▶ **Information provided**
○ ○ ○ ○ ○ ○ ○

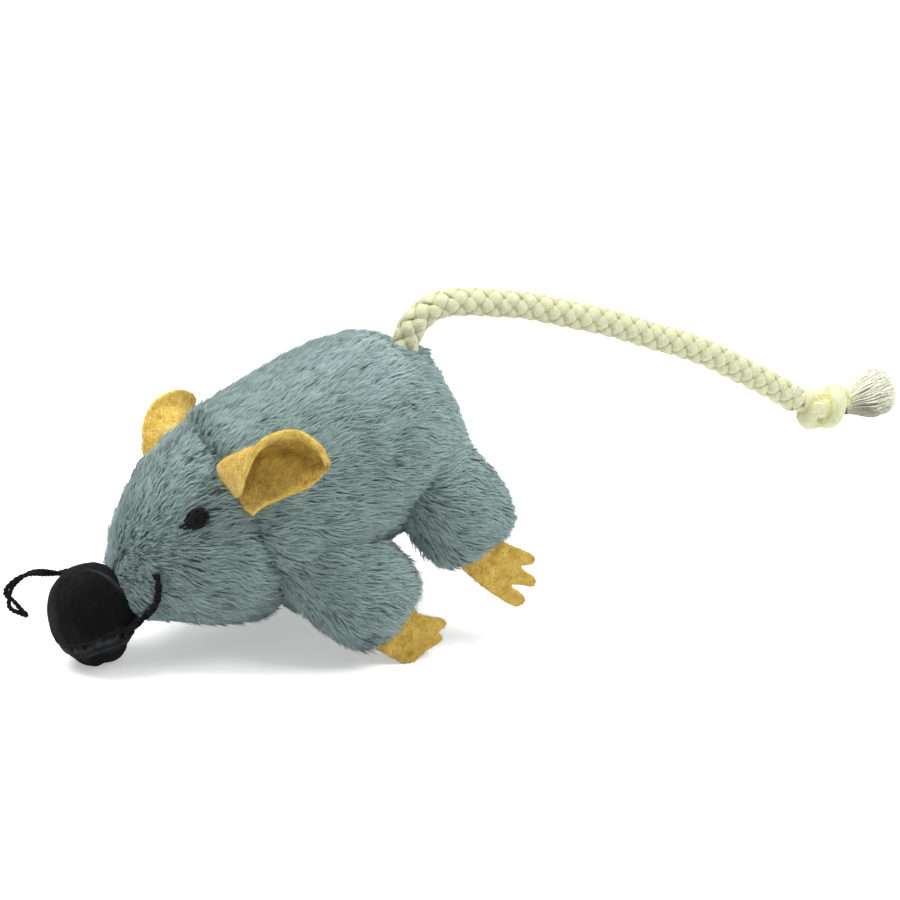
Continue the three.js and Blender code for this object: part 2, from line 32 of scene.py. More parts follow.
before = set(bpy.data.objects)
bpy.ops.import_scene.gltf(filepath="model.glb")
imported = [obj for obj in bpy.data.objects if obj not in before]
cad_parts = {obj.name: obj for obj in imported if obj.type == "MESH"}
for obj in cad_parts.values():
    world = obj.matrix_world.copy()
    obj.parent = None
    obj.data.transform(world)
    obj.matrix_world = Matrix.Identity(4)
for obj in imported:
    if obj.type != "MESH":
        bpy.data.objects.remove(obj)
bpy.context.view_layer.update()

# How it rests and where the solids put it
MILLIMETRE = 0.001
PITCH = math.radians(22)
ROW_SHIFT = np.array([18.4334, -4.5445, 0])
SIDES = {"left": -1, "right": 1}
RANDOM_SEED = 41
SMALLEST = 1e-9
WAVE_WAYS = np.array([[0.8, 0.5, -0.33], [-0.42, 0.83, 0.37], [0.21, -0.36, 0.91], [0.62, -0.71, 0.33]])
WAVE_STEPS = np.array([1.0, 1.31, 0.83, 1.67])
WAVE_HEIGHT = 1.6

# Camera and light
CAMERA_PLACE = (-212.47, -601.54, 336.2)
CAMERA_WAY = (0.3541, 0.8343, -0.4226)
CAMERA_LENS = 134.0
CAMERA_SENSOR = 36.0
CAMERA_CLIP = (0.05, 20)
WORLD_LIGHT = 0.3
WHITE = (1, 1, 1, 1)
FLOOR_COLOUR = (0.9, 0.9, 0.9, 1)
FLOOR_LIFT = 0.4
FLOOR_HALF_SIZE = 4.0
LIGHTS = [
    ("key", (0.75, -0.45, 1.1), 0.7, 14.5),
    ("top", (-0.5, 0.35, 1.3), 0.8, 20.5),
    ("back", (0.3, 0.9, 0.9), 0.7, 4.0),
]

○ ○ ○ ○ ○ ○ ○

▶ **Description of the task**
Set down each line of the material verbatim, from the first line through the line that contains "bpy.context.view_layer.update()".

▶ **Answer to this exercise**
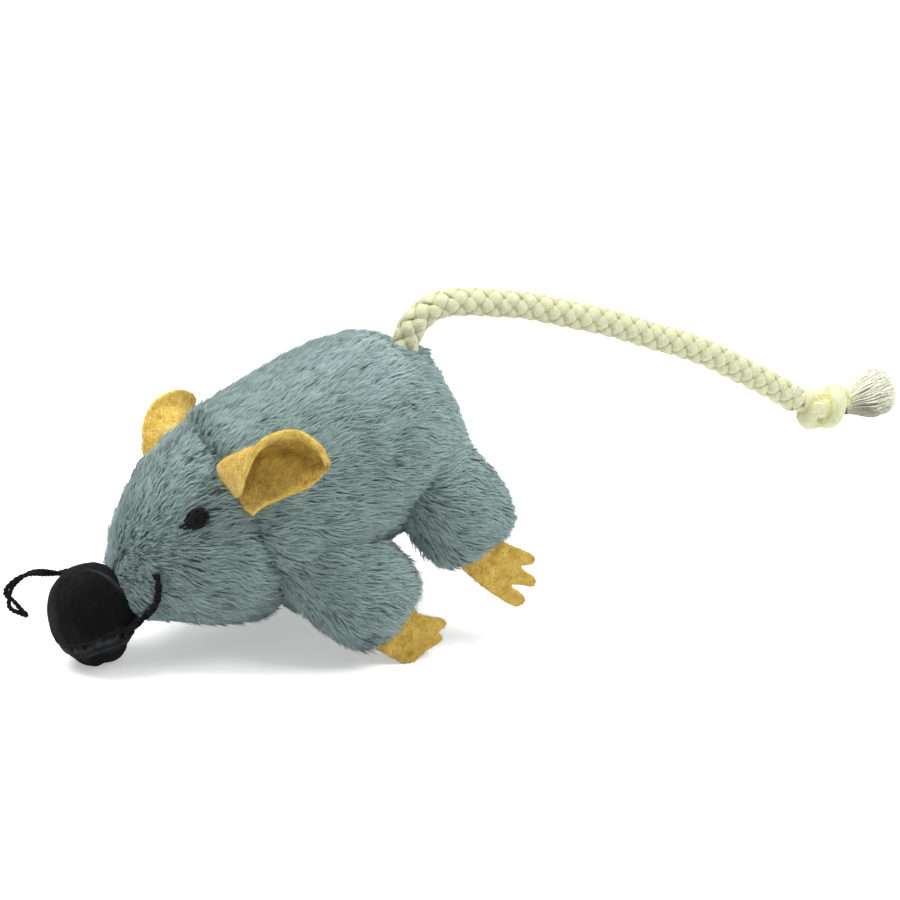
Continue the three.js and Blender code for this object: part 2, from line 32 of scene.py. More parts follow.
before = set(bpy.data.objects)
bpy.ops.import_scene.gltf(filepath="model.glb")
imported = [obj for obj in bpy.data.objects if obj not in before]
cad_parts = {obj.name: obj for obj in imported if obj.type == "MESH"}
for obj in cad_parts.values():
    world = obj.matrix_world.copy()
    obj.parent = None
    obj.data.transform(world)
    obj.matrix_world = Matrix.Identity(4)
for obj in imported:
    if obj.type != "MESH":
        bpy.data.objects.remove(obj)
bpy.context.view_layer.update()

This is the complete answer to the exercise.